The distinction between external tuner or demodulator boxes (traditionally considered to be "set-top boxes") and storage devices (such as VCR, DVD, or disc-based PVR units) is also blurred by the increasing deployment of satellite and cable tuner boxes with hard discs, network or USB interfaces built-in.

Devices with computer terminal-like capabilities, such as the WebTV thin client, also fall into the grey area that could be catered for by the term NTB.

Set-top boxes were also made to enable closed captioning on older sets in North America, before this became a mandated inclusion in new TV sets. Some have also been produced to mute the audio (or replace it with noise) when profanity is detected in the captioning, where the offensive word is also blocked. Some also include a V-chip that allows only programmes of some television content ratings.

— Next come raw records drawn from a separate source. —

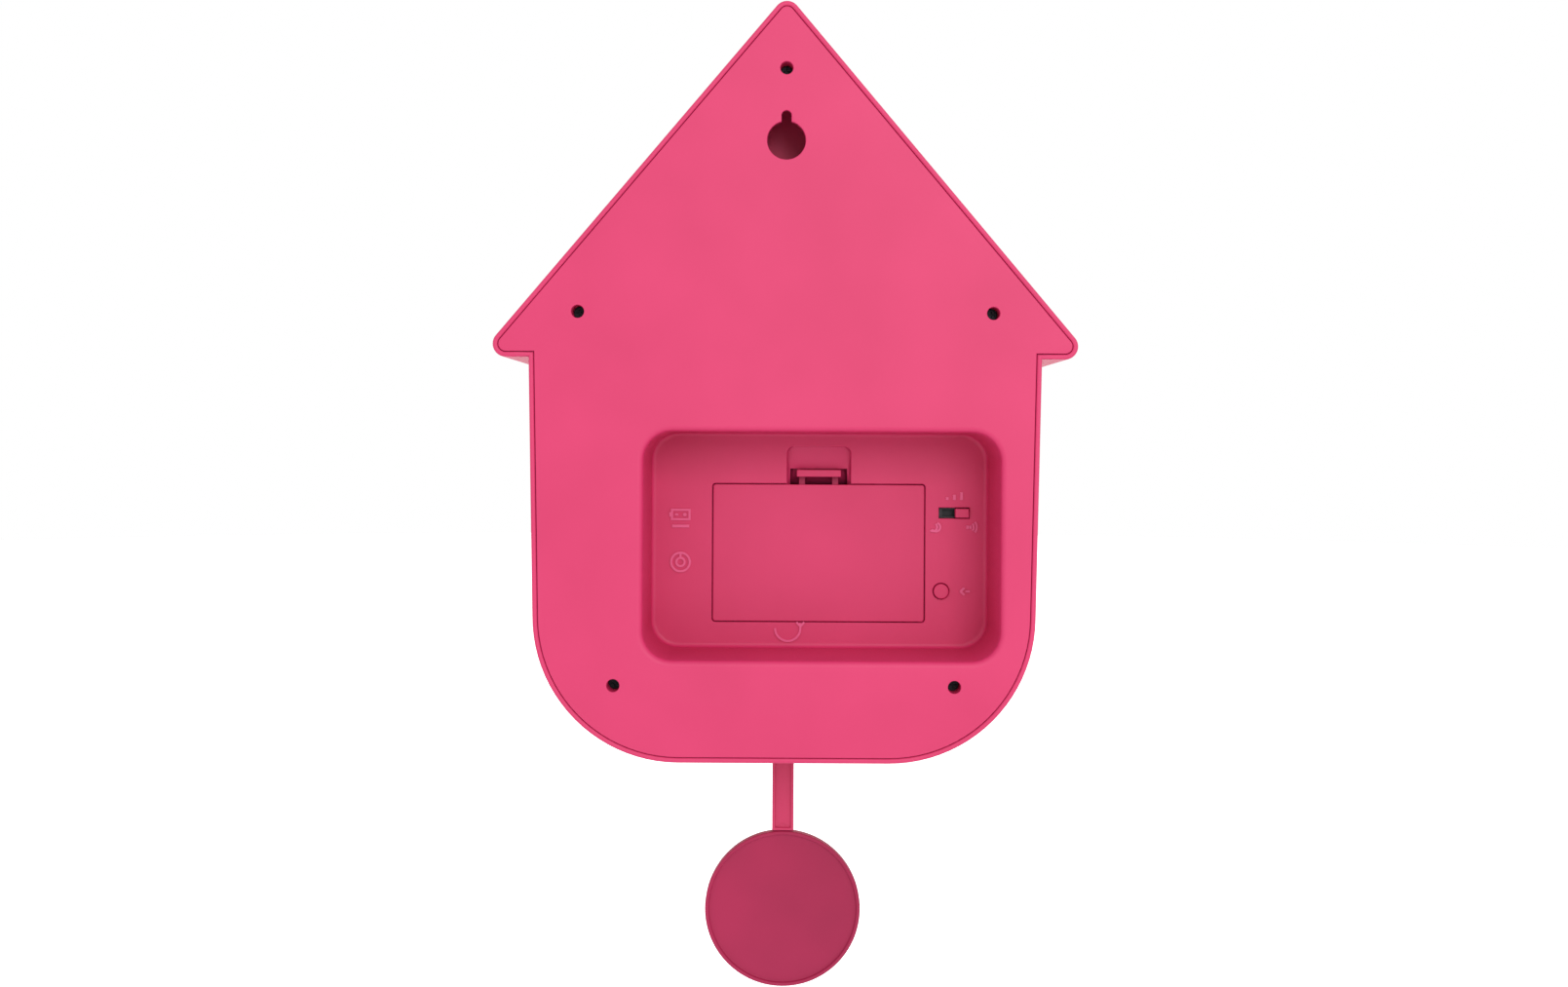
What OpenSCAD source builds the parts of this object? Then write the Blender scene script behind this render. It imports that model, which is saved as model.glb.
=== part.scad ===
// House-shaped cuckoo wall clock: front shell, back cover with a rear pocket, quartz movement,
// rack-driven bird behind double doors, and a hooked-on pendulum.
// Frame: origin at the hanging hole on the wall plane, +Z up, the dial faces -Y.

/* [Case] */
// Width over the eaves
case_width = 200; // [190:1:250]
// Height from the ridge to the bottom edge of the case
case_height = 260.5; // [255:0.5:320]
// Depth from the wall plane to the front face
case_depth = 78; // [64:1:96]
// Side wall thickness of the front shell
wall = 1.8; // [1.2:0.1:3]
// Thickness of the front face
front_wall = 2.5; // [1.5:0.1:4]
// Thickness of the back cover plate
cover_t = 2.5; // [2:0.1:4]
// Height of the ridge above the hanging hole
ridge_z = 47.7; // [40:0.1:60]
// Drop from the hanging hole to the underside of the eaves
eave_drop = 74.4; // [60:0.1:90]
// Radius at the ridge and at the eave tips
roof_r = 4.5; // [4:0.1:8]
// Overhang of each eave past the body
eave_out = 12.2; // [6:0.1:20]
// Narrowing of each side of the body down to the lower corners
body_taper = 1.8; // [0:0.1:5]
// Radius of the two lower corners
corner_r = 50; // [20:1:56]

/* [Rear pocket] */
// Width of the pocket opening between its rim fillets
pocket_w = 122.4; // [115:0.1:135]
// Height of the pocket opening
pocket_h = 78.4; // [72:0.1:90]
// Pocket centre, sideways from the hanging hole
pocket_x = -12.8; // [-16:0.1:-8]
// Pocket centre, down from the hanging hole
pocket_drop = 138.7; // [130:0.1:150]
// Corner radius of the pocket
pocket_r = 10; // [4:0.5:15]
// Wall and floor thickness of the pocket
pocket_t = 1.8; // [1.2:0.1:3]

/* [Battery compartment] */
// Width of the battery cover
door_w = 77; // [76:0.1:80]
// Height of the battery cover
door_h = 49.9; // [49:0.1:54]
// Battery cover centre, sideways
door_x = -12.5; // [-14:0.1:-10]
// Thickness of the battery cover
door_t = 2; // [1.2:0.1:3]
// Diameter of one cell
cell_d = 14.2; // [13.5:0.1:14.5]
// Length of one cell with its button
cell_len = 50.2; // [49:0.1:50.5]
// Inner depth of the battery well below the cover
well_depth = 16.5; // [15.5:0.1:20]

/* [Latch and controls] */
// Width of the finger recess above the battery cover
latch_w = 23.2; // [18:0.1:30]
// Height of the finger recess
latch_h = 13.9; // [12:0.1:16]
// Width of the sprung latch bar
bar_w = 16.2; // [10:0.1:20]
// Width of the slide switch slot
slot_w = 11.2; // [9:0.1:14]
// Height of the slide switch slot
slot_h = 3.9; // [3:0.1:6]
// Diameter of the set button
button_d = 5.5; // [4:0.1:7]

/* [Hanging] */
// Diameter of the round entry of the keyhole
keyhole_d = 13.2; // [10:0.1:16]
// Width of the keyhole slot
keyslot_w = 3.4; // [3:0.1:6]
// Height of the keyhole slot's end above the entry centre
keyslot_z = 10.2; // [9:0.1:14]

/* [Dial and hands] */
// Dial diameter
dial_d = 112; // [90:1:120]
// Drop from the hanging hole to the dial centre
dial_drop = 143.4; // [138:0.1:150]
// Length of the minute hand
minute_len = 44; // [30:1:50]
// Length of the hour hand
hour_len = 29; // [18:1:36]
// Side of the square movement case
move_side = 56; // [54:0.5:60]

/* [Cuckoo] */
// Width of the doorway
gate_w = 28; // [26:0.5:32]
// Height of the doorway up to the crown of its arch
gate_h = 38; // [34:0.5:44]
// Drop from the hanging hole to the doorway sill
gate_drop = 56; // [52:0.5:60]
// Widest diameter of the bird
bird_d = 20; // [16:0.5:21]

/* [Pendulum] */
// Diameter of the pendulum disc
disc_d = 57; // [40:0.5:70]
// Width of the pendulum bar
bar_pend_w = 7.9; // [5:0.1:10]
// Drop from the case bottom to the disc centre
disc_drop = 61.7; // [45:0.1:90]
// Thickness of the pendulum disc
disc_t = 4; // [3:0.1:6]

/* [Speaker] */
// Diameter of the loudspeaker
speaker_d = 40; // [30:1:42]

/* [Fits] */
// Gap along the seam between shell and back cover
seam = 0.15; // [0.1:0.05:0.5]
// Gap around the battery cover
lid_gap = 0.35; // [0.2:0.05:0.6]
// Sliding clearance of guided pieces
slide_gap = 0.12; // [0.08:0.01:0.3]
// Radial running clearance of arbors
run_gap = 0.05; // [0.03:0.01:0.1]

/* [Hidden] */
$fn = 64;
EPS = 0.5;                               // overlap that fuses two solids of one moulding
PINK = "#E8558A";
PINK_DEEP = "#D24A7B";
CREAM = "#F6EFE2";
DARK = "#2B2B30";
STEEL = "#B9BDC2";
COPPER = "#B8723E";
GREEN = "#2E6E48";
YELLOW = "#F0B93A";
RED = "#C33A3A";
NYLON = "#EDEDE6";

bottom_z = ridge_z - case_height;
face_in = case_depth - front_wall;       // depth of the front wall's inner face
body_half = case_width/2 - eave_out;
low_half = body_half - body_taper;
corner_x = low_half - corner_r;
corner_z = bottom_z + corner_r;

// depth stack between the pocket floor and the front wall
bay_t = 2;                               // pocket floor thickness
well_t = 1.5;                            // battery well walls
move_t = 17;                             // movement case depth
move_pad = 1.5;                          // raised pad that meets the front wall
move_air = 1;                            // free gap behind the movement
move_front = face_in - move_pad;         // depth of the movement's front face
move_back = move_front - move_t;
well_floor = move_back - move_air - well_t;
lid_in = well_floor - well_depth;        // depth of the battery cover's inner face
pocket_depth = lid_in - bay_t;
lid_out = pocket_depth;

dial_z = -dial_drop;
pocket_z = -pocket_drop;
lid_z = dial_z;
lid_top = lid_z + door_h/2;
lid_bottom = lid_z - door_h/2;

// screws
screw_head_r = 2;
screw_r = 1.1;
screw_len = 16;
screw_hole_r = 2.2;
seat_depth = 8;                          // depth of the screw seats in the back cover
seat_t = 2;
boss_r = 4;
post_r = 3.5;
post_gap = 0.2;
screw_top = 24.7;
screw_eave = [case_width/2 - 29, -58.8];
screw_low = [low_half - 27.7, bottom_z + 26.3];
CASE_SCREWS = [[0, screw_top], screw_eave, [-screw_eave[0], screw_eave[1]],
               screw_low, [-screw_low[0], screw_low[1]]];

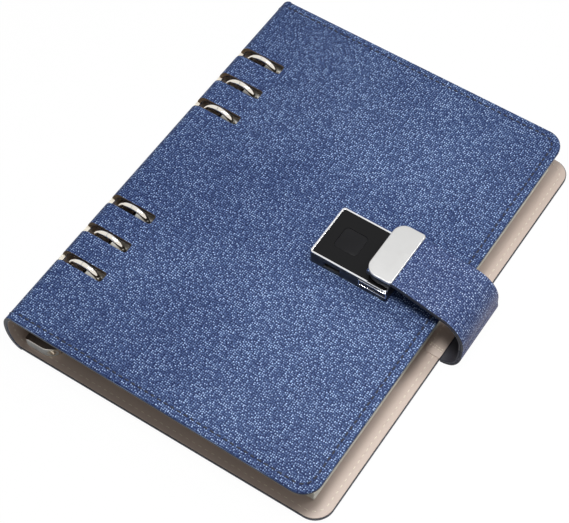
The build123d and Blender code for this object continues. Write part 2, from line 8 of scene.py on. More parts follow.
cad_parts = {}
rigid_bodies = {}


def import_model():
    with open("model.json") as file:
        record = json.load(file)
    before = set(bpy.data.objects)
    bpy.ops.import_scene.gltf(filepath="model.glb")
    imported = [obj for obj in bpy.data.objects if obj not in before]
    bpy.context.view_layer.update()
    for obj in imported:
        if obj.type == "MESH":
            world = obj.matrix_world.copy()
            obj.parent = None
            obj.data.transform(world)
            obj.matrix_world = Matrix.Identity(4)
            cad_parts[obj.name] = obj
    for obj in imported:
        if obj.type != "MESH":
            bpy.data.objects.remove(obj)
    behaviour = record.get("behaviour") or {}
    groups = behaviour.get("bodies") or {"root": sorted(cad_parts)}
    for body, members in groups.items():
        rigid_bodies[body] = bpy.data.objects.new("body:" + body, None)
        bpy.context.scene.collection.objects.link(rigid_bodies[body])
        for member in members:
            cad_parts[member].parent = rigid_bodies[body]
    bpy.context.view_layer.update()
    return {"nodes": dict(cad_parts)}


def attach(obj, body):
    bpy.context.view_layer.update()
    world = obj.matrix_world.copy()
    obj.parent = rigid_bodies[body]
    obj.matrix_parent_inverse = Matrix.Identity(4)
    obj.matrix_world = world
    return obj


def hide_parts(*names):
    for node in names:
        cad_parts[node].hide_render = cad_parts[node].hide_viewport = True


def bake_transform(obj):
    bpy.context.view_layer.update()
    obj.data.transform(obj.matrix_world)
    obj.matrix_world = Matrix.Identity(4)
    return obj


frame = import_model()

# Camera: stands at the right of the notebook's tail edge and looks down on it, as the photograph does.
# Its place and lens come from the page-ring pattern and the front cover's corners.
eye = bpy.data.cameras.new("eye")
eye.lens = 99.96
eye.sensor_width = 36.0
eye.clip_start = 0.01
camera = bpy.data.objects.new("camera", eye)
bpy.context.scene.collection.objects.link(camera)
camera.location = (0.241212, -0.345624, 0.624373)
camera.rotation_euler = (radians(33.9258), radians(1.8638), radians(33.6932))
bpy.context.scene.camera = camera
bpy.context.scene.view_settings.view_transform = "Standard"


# Studio: a white sweep that the object stands on, a large lamp high beyond the head and fore edges, and a
# small one close above the tail half. The white sky is brighter toward the head. The floor keeps a faint
# shadow.
def node(tree, kind, values=None, **settings):
    """Add a shader node; a value may be a number, a colour or another node's (node, output) pair."""
    made = tree.nodes.new(kind)
    for name, value in settings.items():
        setattr(made, name, value)
    for name, value in (values or {}).items():
        socket = made.inputs[name]
        if isinstance(value, tuple) and isinstance(value[0], bpy.types.Node):
            tree.links.new(value[0].outputs[value[1]], socket)
        else:
            socket.default_value = value
    return made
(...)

A function that limits children's time watching TV or playing video games may also be built in, though some of these work on the mains electricity rather than the video signal.

Software quality

As complexity of the set-top box increases, the software quality practices of the industry become obvious and many systems have bugs.[6] However, users of software-based solutions such as Windows Vista's Media Center, MythTV and Select-TV have a very flexible list of possible features ranging from basic Digital video recorder (DVR)-like functionality to features such as DVD copying, home automation, and house-wide music/video file playing.

Energy Use

In 2011, set-top boxes received attention for their energy consumption. The average set-top box configuration (one HD-DVR and one HD cable box) uses 446 kWh per year—more than a new 21 cubic foot Energy Star refrigerator, which uses 415 kWh a year.[7] Currently, there are no federal appliance standards in place to regulate the energy efficiency of set-top boxes, though in June 2011 the U.S. Department of Energy announced plans to include them in future regulations.[8]